There is no provision in the law regarding time delays for reopening or reconsideration a quasi-judicial decision of the Board. In the instant case, the Board waited almost 40 days before attempting to reopen the Lalena matter. While expressing no opinion as to the precise period of time that the Board has in which to reconsider a quasi-judicial decision such as that in the instant case, we conclude that 40 days is clearly inappropriate and inequitable. Mr. Lalena is therefore entitled to equitable relief in the form of an injunction prohibiting the Board from reconsidering the reinstatement.
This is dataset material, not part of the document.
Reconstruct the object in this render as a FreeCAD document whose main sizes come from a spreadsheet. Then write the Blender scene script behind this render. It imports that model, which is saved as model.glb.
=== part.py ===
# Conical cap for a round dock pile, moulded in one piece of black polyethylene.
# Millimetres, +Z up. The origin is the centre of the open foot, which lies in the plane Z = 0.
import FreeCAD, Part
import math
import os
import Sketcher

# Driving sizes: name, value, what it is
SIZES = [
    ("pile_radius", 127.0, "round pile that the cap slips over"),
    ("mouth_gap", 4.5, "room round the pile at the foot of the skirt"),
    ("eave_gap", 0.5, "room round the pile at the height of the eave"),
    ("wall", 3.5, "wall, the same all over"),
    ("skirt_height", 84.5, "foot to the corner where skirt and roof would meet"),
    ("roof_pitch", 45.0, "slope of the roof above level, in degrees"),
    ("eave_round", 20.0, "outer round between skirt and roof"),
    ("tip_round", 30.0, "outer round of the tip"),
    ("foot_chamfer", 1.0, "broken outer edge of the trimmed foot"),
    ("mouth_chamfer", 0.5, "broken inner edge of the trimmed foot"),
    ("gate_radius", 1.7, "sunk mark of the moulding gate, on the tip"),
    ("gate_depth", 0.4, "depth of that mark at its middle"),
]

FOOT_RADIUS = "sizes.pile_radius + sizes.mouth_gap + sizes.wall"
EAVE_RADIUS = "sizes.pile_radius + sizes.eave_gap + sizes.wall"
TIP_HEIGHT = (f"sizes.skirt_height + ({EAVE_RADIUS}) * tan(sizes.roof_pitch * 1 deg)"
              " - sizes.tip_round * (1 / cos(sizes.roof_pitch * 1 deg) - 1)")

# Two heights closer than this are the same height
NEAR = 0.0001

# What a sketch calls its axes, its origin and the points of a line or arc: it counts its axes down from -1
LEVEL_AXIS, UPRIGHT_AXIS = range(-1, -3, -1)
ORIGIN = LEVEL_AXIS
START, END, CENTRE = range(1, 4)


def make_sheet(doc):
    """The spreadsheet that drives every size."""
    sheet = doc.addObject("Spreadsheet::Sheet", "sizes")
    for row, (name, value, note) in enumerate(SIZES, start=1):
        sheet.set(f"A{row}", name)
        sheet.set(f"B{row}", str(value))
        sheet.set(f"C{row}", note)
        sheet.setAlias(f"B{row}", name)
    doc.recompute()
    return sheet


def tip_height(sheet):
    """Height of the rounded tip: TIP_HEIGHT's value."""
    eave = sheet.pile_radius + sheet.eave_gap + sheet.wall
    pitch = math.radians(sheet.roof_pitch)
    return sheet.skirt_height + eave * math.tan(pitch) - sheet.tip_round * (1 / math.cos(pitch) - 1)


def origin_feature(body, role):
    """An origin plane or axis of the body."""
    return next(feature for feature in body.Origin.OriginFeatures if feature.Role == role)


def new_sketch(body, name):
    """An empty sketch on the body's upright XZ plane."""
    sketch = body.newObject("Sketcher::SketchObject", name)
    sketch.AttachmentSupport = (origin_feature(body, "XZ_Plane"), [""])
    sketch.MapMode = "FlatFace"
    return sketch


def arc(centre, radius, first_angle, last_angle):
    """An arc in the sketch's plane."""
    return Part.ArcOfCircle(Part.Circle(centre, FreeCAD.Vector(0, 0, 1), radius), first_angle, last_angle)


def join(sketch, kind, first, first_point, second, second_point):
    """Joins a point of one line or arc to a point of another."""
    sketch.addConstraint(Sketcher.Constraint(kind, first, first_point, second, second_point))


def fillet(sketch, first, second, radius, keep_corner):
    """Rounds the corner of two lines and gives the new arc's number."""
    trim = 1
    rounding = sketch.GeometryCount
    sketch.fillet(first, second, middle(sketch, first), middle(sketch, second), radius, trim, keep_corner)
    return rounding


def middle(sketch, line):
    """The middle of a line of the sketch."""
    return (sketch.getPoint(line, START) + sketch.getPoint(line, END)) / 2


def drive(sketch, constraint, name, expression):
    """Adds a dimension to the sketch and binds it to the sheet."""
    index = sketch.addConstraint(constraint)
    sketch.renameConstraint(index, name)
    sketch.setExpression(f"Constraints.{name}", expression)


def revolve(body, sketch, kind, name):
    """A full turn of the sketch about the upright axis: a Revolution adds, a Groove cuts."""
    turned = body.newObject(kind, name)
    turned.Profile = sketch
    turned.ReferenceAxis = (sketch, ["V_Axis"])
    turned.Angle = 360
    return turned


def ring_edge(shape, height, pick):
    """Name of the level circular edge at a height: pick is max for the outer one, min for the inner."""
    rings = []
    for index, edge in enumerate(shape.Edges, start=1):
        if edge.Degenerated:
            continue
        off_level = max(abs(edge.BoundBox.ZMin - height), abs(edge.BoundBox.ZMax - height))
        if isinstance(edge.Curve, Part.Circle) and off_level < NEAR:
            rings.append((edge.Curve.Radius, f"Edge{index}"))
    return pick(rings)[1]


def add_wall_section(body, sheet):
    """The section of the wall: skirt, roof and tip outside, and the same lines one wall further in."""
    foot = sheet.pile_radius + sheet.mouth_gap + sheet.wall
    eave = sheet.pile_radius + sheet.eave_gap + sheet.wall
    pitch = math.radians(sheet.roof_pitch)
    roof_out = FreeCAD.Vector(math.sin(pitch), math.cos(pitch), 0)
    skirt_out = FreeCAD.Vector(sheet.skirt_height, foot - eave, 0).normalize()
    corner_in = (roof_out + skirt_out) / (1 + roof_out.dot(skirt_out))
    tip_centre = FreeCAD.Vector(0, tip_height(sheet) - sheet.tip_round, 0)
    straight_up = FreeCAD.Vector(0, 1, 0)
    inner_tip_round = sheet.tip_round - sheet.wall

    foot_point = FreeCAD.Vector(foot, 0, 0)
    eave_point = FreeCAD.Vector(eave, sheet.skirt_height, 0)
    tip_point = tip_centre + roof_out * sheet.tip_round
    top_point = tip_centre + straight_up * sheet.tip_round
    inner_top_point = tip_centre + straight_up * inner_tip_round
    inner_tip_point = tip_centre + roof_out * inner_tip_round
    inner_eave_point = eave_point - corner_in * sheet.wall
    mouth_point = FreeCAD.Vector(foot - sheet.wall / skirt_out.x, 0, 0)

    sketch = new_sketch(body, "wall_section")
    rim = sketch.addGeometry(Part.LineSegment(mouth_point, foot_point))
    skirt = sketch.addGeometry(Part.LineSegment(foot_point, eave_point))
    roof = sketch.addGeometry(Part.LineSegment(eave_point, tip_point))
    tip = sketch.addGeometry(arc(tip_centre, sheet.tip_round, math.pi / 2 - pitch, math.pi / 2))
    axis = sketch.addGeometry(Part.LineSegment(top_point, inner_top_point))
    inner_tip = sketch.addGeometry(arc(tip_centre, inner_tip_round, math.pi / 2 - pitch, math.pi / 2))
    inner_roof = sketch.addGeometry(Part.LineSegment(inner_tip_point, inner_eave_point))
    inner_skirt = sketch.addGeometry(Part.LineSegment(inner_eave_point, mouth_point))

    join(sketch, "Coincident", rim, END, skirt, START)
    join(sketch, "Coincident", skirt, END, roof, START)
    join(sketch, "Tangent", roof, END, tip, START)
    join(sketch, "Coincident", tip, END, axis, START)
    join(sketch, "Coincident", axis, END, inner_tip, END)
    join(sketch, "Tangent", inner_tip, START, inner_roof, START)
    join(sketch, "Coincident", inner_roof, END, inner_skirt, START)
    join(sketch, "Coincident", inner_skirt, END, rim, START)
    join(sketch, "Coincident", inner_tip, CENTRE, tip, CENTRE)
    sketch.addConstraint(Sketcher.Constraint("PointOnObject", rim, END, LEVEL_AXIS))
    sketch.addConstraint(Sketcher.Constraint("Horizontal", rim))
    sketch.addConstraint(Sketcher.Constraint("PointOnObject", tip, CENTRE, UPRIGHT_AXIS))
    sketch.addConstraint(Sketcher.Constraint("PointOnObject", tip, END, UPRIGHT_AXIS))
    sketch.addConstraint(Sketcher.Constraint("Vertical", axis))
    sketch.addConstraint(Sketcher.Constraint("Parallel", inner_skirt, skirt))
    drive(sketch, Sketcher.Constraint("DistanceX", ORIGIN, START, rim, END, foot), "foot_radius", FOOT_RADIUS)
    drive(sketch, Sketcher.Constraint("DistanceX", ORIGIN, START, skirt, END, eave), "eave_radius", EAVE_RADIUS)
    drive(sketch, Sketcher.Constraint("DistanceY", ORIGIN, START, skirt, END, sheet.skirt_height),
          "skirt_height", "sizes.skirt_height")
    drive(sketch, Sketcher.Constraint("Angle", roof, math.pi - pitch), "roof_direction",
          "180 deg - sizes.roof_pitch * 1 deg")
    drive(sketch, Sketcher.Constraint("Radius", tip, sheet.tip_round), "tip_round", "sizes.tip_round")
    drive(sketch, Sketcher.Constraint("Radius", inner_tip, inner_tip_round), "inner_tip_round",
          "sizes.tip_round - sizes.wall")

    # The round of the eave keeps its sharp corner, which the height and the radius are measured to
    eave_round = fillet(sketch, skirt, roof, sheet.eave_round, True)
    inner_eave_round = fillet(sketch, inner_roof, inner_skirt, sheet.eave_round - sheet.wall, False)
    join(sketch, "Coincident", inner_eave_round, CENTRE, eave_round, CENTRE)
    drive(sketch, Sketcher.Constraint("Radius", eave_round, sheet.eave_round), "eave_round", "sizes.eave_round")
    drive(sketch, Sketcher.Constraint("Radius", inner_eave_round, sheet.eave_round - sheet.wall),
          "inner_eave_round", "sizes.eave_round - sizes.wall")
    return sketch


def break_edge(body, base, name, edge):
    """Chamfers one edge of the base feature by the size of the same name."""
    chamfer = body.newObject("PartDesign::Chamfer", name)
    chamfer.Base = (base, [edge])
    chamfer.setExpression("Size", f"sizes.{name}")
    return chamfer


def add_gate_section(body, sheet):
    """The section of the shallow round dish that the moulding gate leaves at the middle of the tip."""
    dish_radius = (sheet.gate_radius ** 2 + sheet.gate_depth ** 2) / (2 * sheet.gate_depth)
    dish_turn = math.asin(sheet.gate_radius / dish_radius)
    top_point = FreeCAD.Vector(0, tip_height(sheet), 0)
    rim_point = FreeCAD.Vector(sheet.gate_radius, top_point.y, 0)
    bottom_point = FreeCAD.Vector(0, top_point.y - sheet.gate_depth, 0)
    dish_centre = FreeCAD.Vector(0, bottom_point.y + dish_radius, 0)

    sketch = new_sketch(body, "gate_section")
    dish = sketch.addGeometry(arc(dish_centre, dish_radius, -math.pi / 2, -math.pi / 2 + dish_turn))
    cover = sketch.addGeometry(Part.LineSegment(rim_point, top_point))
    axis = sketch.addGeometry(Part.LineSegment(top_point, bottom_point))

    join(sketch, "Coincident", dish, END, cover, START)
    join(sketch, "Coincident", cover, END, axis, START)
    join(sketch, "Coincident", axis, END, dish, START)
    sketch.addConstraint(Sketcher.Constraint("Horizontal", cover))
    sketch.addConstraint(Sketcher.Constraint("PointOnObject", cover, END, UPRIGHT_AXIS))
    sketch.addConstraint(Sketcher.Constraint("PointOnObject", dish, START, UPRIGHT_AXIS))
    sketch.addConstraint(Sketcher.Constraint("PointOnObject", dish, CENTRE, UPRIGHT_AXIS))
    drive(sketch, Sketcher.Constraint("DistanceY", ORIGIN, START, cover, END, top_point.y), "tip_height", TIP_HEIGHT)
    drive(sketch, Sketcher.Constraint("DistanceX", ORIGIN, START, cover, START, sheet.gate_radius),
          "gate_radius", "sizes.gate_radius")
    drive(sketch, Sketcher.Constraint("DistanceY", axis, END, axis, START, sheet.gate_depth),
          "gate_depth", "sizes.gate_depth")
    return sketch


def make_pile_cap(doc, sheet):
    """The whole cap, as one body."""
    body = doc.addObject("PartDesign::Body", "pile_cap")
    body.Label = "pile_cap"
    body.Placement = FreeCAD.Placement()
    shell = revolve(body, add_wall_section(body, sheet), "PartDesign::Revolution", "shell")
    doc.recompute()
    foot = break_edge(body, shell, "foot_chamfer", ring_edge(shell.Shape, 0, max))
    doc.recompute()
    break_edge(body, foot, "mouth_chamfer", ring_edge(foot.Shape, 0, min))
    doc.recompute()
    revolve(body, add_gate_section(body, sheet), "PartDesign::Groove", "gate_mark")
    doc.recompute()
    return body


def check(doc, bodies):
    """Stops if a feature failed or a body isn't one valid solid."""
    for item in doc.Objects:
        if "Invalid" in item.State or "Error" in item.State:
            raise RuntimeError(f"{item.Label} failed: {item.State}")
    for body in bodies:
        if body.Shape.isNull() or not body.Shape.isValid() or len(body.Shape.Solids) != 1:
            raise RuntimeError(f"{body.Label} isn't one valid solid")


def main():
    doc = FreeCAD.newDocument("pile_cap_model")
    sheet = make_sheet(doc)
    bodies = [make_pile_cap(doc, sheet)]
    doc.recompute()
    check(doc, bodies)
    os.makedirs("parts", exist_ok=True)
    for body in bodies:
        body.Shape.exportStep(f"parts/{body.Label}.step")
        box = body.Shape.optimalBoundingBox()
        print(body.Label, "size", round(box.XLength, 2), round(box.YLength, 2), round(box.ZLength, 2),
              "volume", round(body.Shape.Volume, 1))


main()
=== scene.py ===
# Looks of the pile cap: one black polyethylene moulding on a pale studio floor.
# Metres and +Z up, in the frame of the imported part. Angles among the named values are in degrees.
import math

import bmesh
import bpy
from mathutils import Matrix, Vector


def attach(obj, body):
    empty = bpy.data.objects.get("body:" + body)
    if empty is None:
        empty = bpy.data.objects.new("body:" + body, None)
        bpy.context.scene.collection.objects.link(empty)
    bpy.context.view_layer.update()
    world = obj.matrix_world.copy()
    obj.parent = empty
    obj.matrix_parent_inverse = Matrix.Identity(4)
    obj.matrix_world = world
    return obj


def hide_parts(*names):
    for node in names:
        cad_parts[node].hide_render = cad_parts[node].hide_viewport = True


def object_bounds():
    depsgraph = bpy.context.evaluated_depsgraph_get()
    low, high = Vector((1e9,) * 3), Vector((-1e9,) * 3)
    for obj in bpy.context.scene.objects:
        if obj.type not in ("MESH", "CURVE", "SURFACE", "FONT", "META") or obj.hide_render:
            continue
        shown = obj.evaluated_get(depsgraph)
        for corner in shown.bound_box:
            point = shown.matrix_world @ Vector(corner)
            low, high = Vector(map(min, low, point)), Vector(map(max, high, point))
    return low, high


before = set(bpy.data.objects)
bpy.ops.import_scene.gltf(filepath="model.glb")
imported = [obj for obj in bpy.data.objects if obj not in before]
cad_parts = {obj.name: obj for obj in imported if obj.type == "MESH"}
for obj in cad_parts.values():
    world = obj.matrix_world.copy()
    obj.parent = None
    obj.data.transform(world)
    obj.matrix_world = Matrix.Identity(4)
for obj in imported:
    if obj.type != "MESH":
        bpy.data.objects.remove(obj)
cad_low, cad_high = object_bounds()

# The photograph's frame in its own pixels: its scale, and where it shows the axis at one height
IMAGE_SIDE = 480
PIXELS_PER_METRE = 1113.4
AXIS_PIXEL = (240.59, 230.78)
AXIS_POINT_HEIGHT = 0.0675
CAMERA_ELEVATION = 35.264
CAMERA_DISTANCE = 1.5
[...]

Accordingly, we affirm the judgment of the trial court enjoining the Board from reconsidering the reinstatement of Captain Lalena. Costs are assessed to the appellant to the extent allowed by law.

AFFIRMED.

PER CURIAM

Subsequent to our opinion rendered on September 27, 1995, in the matter of James R. Lalena v. Municipal Fire and Police Civil Service Board, City of Shreveport, 661 So. 2d 520, it has come to our attention that in our opinion we mistakenly implied that Chief Roberts of the Shreveport Fire Department was a member of the Municipal Fire and Police Civil Service Board when we stated that he voted in favor of the reinstatement of *527 Mr. Lalena. Chief Roberts, who was present at the hearing in question and who is referenced on the hearing transcript as a Board Member, is not a member of the Board and, hence, did not vote in the matter. This inadvertent error has no effect on the reasoning and outcome of the decision.

NOTES

[1] The trial court opinion dates the hearing on April 14, however, the transcript of the hearing is dated April 13.